How well AI enlargement works always depends on the quality of the pixels you start with, with image sharpness and noise being the most critical variables – and how much one intends to expand the pixels.
Inkjet printers have been using this technology for more than a decade as well, as many users don’t understand the concept of pixel density for a given use – that is I have an image with this many pixels, but want to use it for a web image and a 20×30 print – so when users want to make a big print from a file that lacks the pixels needed to do so WELL, it produces the best it can from what is supplied.
At the end of the day, there are many ways to make an image where the subject is larger than what was possible to capture. Depending on ones final needs, it can work just fine – or it can be challenging to impossible. No doubt, though, that creating more from less has improved significantly over the last couple of decades – just as sensors capable of capturing more high quality pixels have been developed and reasonably priced, too.
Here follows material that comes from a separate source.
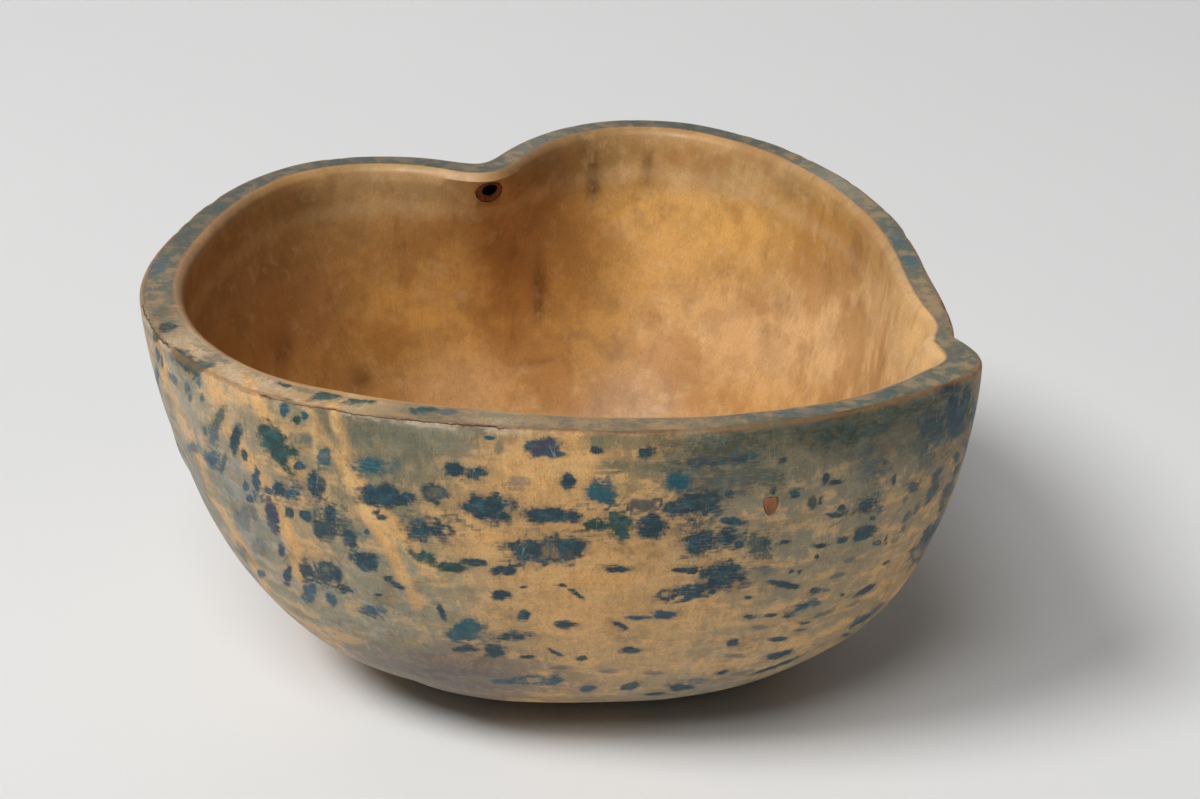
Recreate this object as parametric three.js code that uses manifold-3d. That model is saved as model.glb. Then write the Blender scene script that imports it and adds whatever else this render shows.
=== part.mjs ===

I was saddened by this article – in my opinion, it was as confusing as it was informative. Far too much crossing of ideas when, as your comments have made clear you lack cameras to try to KNOW for sure what you are talking about. I’ve taught many photography courses over the years and have and currently own many types of cameras, from cell phone to compact to advanced consumer to truly bridge cameras, as well as three different (soon to be four) different interchangeable lens systems (all Nikon). And, my specialty is wildlife, where zoom is critical to understand. Your example of the 200-500 on the D7100 was inaccurate simply because the D7100 is a cropped sensor (DX), working with a lens that will work with DX or full-frame (FX) camera. D7100 with the 200-500mm lens, the “zoom” or effective field of view (FOV) is 300-750mm. And that is optical, which is important for an end user to understand. I use several prime long lenses, typically with an FX body and often with teleconverters, which were not covered at all, yet they are critical to most wildlife shooters, and it’s important that people understand the pros and cons of working with teleconverters. With respect, either cover the subject well, or if you lack the gear/experience to do so, respect the community enough to pass on the topic rather than post an article that has big holes in it and is confusing for some of the areas it does cover.
A nice basic overview of zooming types. Is that bird a Siskin?
There are a couple of points that could be confusing however:
‘Then the cropped capture is digitally enlarged back up to size by adding pixels to the picture.’ – Normally no pixels are added to a picture when a digital zoom is used. Only the camera simply uses a reduced central area of the sensor to zoom, so you end up with less pixels being used and smaller files. What you might be referring to is that the digital viewfinder on compact and mirrorless cameras will retain a full screen view of the zoomed in image, but this doesn’t require adding any pixels since the EVFs are far lower res than any sensor.
‘..make sure you turn off the digital zoom..’. It is certainly the case that using large (5+ times) digital zooms will generally produce a poor picture, not only because the remaining number of sensor pixels will be low, but also because on compact cameras and smartphones the sensor is so small that the image is diffraction limited even wide-open, so when you zoom in (effectively enlarge) the picture you can see the diffraction blur more obviously. However, on cameras with high number of megapixels (say 20mp+), a reasonably big sensor (say 1-inch +) a modest (1.5-3 times) digital zoom shouldn’t degrade the image greatly when viewed up to A4 size. Additionally, there are obviously some situations when using the digital zoom is the only way to actually see and follow your subject accurately, especially BiF, so I wouldn’t agree with completely disabling the digital zoom function.
Having said that, you are of course correct that optical zoom is normally always the best option for high quality results.
This will be an informative article for some readers, but I think mooshing together discussion of smartphone and compacts with DSLRs is a bit confusing: while of course digital cropping (in camera or in software) will “degrade” the optics, it is an area where “size matters” a lot. Quite apart from lens optics, the difference in sensor size and pixel density lets a DSLR or larger format camera crop to image quality that is perfectly acceptable, even for print publication, despite it being less than the maximum resolution.
Thank you for your comments, Albin.
Unfortunately I don’t own a compact camera, so the only way I can demonstrate the degradation that happens when you use digital zoom, is to do it with my iPhone. And, I am not comparing the images from different cameras, but rather a comparison of optical and digital zoom in a given camera (iPhone or otherwise). Obviously, image quality depends on many other factors, such as the sensor and pixel size/density. However, that was not the aim of the article. The point of this article is to clarify the difference between the two types of zoom, and warn readers about the pitfalls of digital zoom.
Thanks again for contributing to the conversation.
I think it is pretty complete.
THANK YOU!! This was very helpful and I think I finally understand the zoom ratio! I have been very confused when buying cameras and lenses for birding as to why others were getting better close ups with supposedly smaller zooms on their lenses.
You are welcome, Cheryl. I’m glad it helped clear things up.
I really do think you should repeat his article with using the Huawei P30Pro.
It offers the equivalent to 16mm, 27mm, 81mm, 135mm, 270mm – and all in between!
Soo much better than an iPhone …
The brand makes no difference, the digital zoom offers less quality than the optical one, even with the best interpolation algorithm. Elizabeth didn’t evaluate a particular smartphone or point at shoot camera, her comparison was digital vs optical zooms, and it is valid
Hi Malcom, as Nestor said, this was not meant to be a comparison of different cameras. I needed an example of digital zoom, and as I don’t own a point and shoot, my only option was my cell phone.
I think someone needs to go camera shopping!